I'm in Hong Kong now. It'll be a few hours' taxi ride to get to Macau, and even from here I see the corpses of people who seem to have given up. Birds colliding with windows, it looks like, but replace the birds with people in tax brackets unfathomable to the average layman and windows with the concrete pavement. The city's hot at nights like this, and maybe this is the molly talking, but it's beautiful in a tragic- no, mysterious- no, haunting sort of way. For tonight, I'm willing to endure the cold sweats and hot flashes without Special K here to be my twisted muse.

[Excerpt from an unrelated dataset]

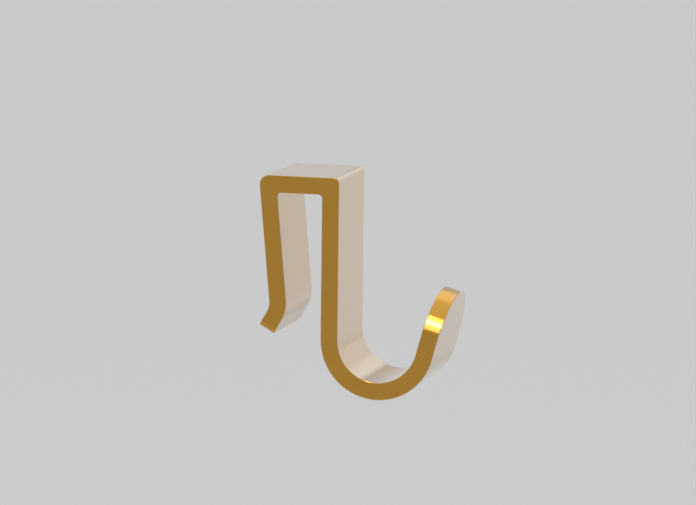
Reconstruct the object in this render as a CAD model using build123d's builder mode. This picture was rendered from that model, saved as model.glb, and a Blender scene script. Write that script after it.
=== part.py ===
from build123d import *
import os
from math import radians, tan

# Towel hook that hangs over the top edge of a panel: one bent metal strip, a clip with a J in front.
# The origin is the middle of the seat, the underside of the top bar, which rests on the panel's edge.
# X runs across the panel, towards the J. Y runs along the panel's edge. Z is up.

# Strip
strip_thickness = 4.6
strip_width = 26.5
edge_radius = 0.15

# Top bar and slot
slot_width = 12.5
slot_corner_radius = 1.1
bar_rear_corner_radius = 2.6
bar_front_corner_radius = 1.4

# Back leg, which leans towards the panel and ends in a flared lip
back_leg_slant = 5.4
back_leg_straight = 29.0
flare_angle = 35.0
flare_radius = 5.0
lip_length = 4.3
lip_corner_radius = 1.2

# Front leg, J and free leg
hook_depth = 39.0
hook_radius = 11.0
free_leg_lean = 15.0
free_leg_straight = 4.2

# Corners of the side profile
rear_slot_corner = Vector(-slot_width / 2, 0)
front_slot_corner = Vector(slot_width / 2, 0)
rear_bar_corner = rear_slot_corner + Vector(
    -strip_thickness * tan(radians(45 + back_leg_slant / 2)), strip_thickness
)
front_bar_corner = front_slot_corner + Vector(strip_thickness, strip_thickness)
hook_centre = front_slot_corner + Vector(strip_thickness + hook_radius, -hook_depth)

# Directions along each leg towards its tip, and out through its thickness
back_along = Vector(0, -1).rotate(Axis.Z, back_leg_slant)
lip_along = back_along.rotate(Axis.Z, -flare_angle)
lip_out = lip_along.rotate(Axis.Z, -90)
free_along = Vector(0, 1).rotate(Axis.Z, -free_leg_lean)
free_out = free_along.rotate(Axis.Z, -90)
free_leg_length = free_leg_straight + strip_width / 2


with BuildPart() as towel_hook:
    with BuildSketch(Plane.XZ) as profile:
        with BuildLine() as outline:
            # The side that faces the panel, and then runs under the J to the outside of the free leg
            seat = Line(rear_slot_corner, front_slot_corner)
            back_inner = Line(seat @ 0, seat @ 0 + back_along * back_leg_straight)
            flare_inner = JernArc(
                back_inner @ 1, back_along, flare_radius + strip_thickness, -flare_angle
            )
            lip_inner = Line(flare_inner @ 1, flare_inner @ 1 + lip_along * lip_length)
            front_inner = Line(seat @ 1, seat @ 1 - Vector(0, hook_depth))
            hook_outer = CenterArc(
                hook_centre, hook_radius + strip_thickness, 180, 180 - free_leg_lean
            )
            free_outer = Line(hook_outer @ 1, hook_outer @ 1 + free_along * free_leg_length)
            # The side that faces away from the panel, and then lines the J that the towel hangs in
            lip_end = Line(lip_inner @ 1, lip_inner @ 1 + lip_out * strip_thickness)
            lip_outer = Line(lip_end @ 1, lip_end @ 1 - lip_along * lip_length)
            flare_outer = JernArc(lip_outer @ 1, -lip_along, flare_radius, flare_angle)
            back_outer = Line(flare_outer @ 1, rear_bar_corner)
            bar_top = Line(rear_bar_corner, front_bar_corner)
            hook_inner = CenterArc(hook_centre, hook_radius, 180, 180 - free_leg_lean)
            front_outer = Line(front_bar_corner, hook_inner @ 0)
            free_inner = Line(hook_inner @ 1, hook_inner @ 1 + free_along * free_leg_length)
            free_end = Line(free_inner @ 1, free_outer @ 1)
        make_face()
        fillet(
            profile.vertices().sort_by_distance(rear_bar_corner)[0], radius=bar_rear_corner_radius
        )
        fillet(
            profile.vertices().sort_by_distance(front_bar_corner)[0], radius=bar_front_corner_radius
        )
        fillet(profile.vertices().sort_by_distance((0, 0))[:2], radius=slot_corner_radius)
    extrude(amount=strip_width / 2, both=True)

    # The lip ends square, with its corners rounded
    across_lip = Axis((0, 0, 0), (lip_out.X, 0, lip_out.Y))
    fillet(towel_hook.edges().filter_by(across_lip), radius=lip_corner_radius)

    # The free leg ends in a half circle as wide as the strip, cut square to the leg
    tip_corner = free_end @ 0
    across_free_leg = Axis((0, 0, 0), (free_out.X, 0, free_out.Y))
    tip_plane = Plane(
        origin=(tip_corner.X, 0, tip_corner.Y), x_dir=(0, 1, 0), z_dir=across_free_leg.direction
    )
    with BuildSketch(tip_plane) as tip_waste:
        with Locations((0, -strip_width / 4)):
            Rectangle(strip_width, strip_width / 2)
        with Locations((0, -strip_width / 2)):
            Circle(strip_width / 2, mode=Mode.SUBTRACT)
    extrude(amount=strip_thickness, mode=Mode.SUBTRACT)

    # Every edge along the strip is broken, on round both ends. The seams across it are smooth already.
    rim = towel_hook.edges().filter_by(Axis.Y, reverse=True)
    rim -= rim.filter_by(across_lip)
    rim -= rim.filter_by(across_free_leg)
    fillet(rim, radius=edge_radius)

os.makedirs("parts", exist_ok=True)
towel_hook.part.label = "towel_hook"
export_step(towel_hook.part, "parts/towel_hook.step")
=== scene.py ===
import math

import bpy
from mathutils import Matrix, Vector


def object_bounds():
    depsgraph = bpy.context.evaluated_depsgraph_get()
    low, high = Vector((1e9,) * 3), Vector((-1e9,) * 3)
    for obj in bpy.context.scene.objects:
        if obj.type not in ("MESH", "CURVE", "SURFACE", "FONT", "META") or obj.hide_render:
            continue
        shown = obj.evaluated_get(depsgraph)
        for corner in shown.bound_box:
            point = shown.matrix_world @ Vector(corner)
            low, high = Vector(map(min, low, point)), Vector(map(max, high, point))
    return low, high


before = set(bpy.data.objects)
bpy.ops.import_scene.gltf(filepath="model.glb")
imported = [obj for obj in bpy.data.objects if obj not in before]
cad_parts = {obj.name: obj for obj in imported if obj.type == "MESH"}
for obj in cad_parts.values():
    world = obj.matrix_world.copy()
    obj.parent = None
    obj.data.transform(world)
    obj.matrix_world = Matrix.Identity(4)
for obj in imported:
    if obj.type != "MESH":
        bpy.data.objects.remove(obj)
cadLow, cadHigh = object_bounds()
scene = bpy.context.scene
print("frame loaded:", ", ".join(sorted(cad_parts)))


def deselectAll():
    for thing in bpy.context.selected_objects:
        thing.select_set(False)


# Colours are written as sRGB hex and turned to the linear values that Blender mixes
def linearColor(hexCode):
    channels = [int(hexCode[i:i + 2], 16) / 255 for i in (1, 3, 5)]
    return [c / 12.92 if c <= 0.04045 else ((c + 0.055) / 1.055) ** 2.4 for c in channels] + [1]


# Adds one node. Settings are its attributes. Sockets go by name or identifier, each with a value
# or a link.
def addNode(tree, kind, settings=None, **sockets):
    node = tree.nodes.new(kind)
    for name, value in (settings or {}).items():
        setattr(node, name, value)
    for name, value in sockets.items():
        socket = next(s for s in node.inputs if name in (s.identifier, s.name.replace(" ", "_")))
        if isinstance(value, bpy.types.NodeSocket):
            tree.links.new(value, socket)
        else:
            socket.default_value = value
    return node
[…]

Sleep doesn't come easy anymore. Not after the- when was it, 7? No, too long, 5? No, let’s go with 6 -incident six years ago. The bar was full of the kinds of meth addicts, domestic abusers and mob fixers that raise neck hairs, extend foreskins and draw sweat from pores. Any of these men and women had all the reason to see me as a headline in a local newspaper by some slimy tabloid whose articles and writers spit on the face and name of journalism, those disgusting pricks. Their stares dug into the back of my skull, their grips on their handshakes reminded me of vices in a mechanic's shop in Chihuahua, and their friendly voices reminded me of my editor Griffin, who would put on a similar tone of voice whenever he sent me a copy of my manuscript to publish in TMZ, sanitized of all that could be seen as "deplorable."

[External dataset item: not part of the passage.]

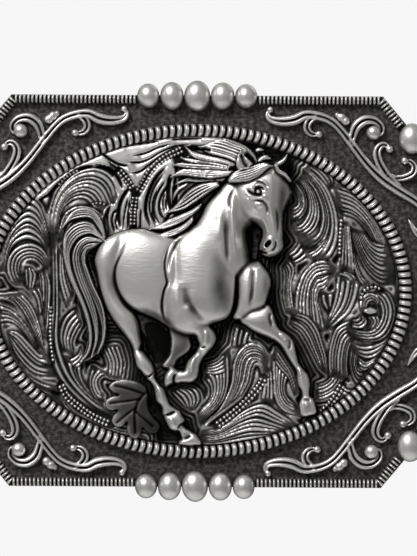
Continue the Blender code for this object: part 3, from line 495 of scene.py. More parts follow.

Maybe it's the residual gunshot wound in my abdomen that brought me to near death, or the cracked vertebrae in my chest, the kind that makes breathing a harder chore than cleaning the room of a rapist covered in semen and vomit, or the nightmares of that mascara-infested whore who thought I had slipped something in her drink before giving me glass shards of a Long Island Iced Tea, vomiting nightmarish wails and euphoric moans, before consuming a balding Bill Clinton in front of me as I wake up in a cold sweat, my erection slowly rising and my confidence slowly inching away from my mescaline-infused eyeballs as I come to the realization that I will never escape this hell I've made for myself, but I rarely go to bars like I used to. Those seedy establishments that charge 500% markup on middle of the road whisky and charge extra for a gin martini. The sad Italian testis in the glass surrounded by salt, as if to ward off a demon from entering my body, bathed in what can only be described as two peasant beverages that have been mixed with a toothpick, and I had already drank two before my contact arrived in Hong Kong, wearing what is generously called a "mob boss" outfit, his black and lilac fedora and black tie outlining his look. He had an air of uncertainty around him, as if even he didn't know whether what he was doing was strange or unusual. His mouth was firmly in a straight line, yet his eyes bore the look of terror. Sauntering over to me like a 50 year old father saunters over to his barely adult daughter after hearing about her getting arrested for drunk driving, he sat on the stool next to mine. As the scarred bartender continued cleaning the glasses that would inevitably be stained with grenadine, blood and lipstick the next day, this man Derek would tell me something I- if I ever had children after forgetting to perform a vasectomy on myself -would retell to them in 30 years.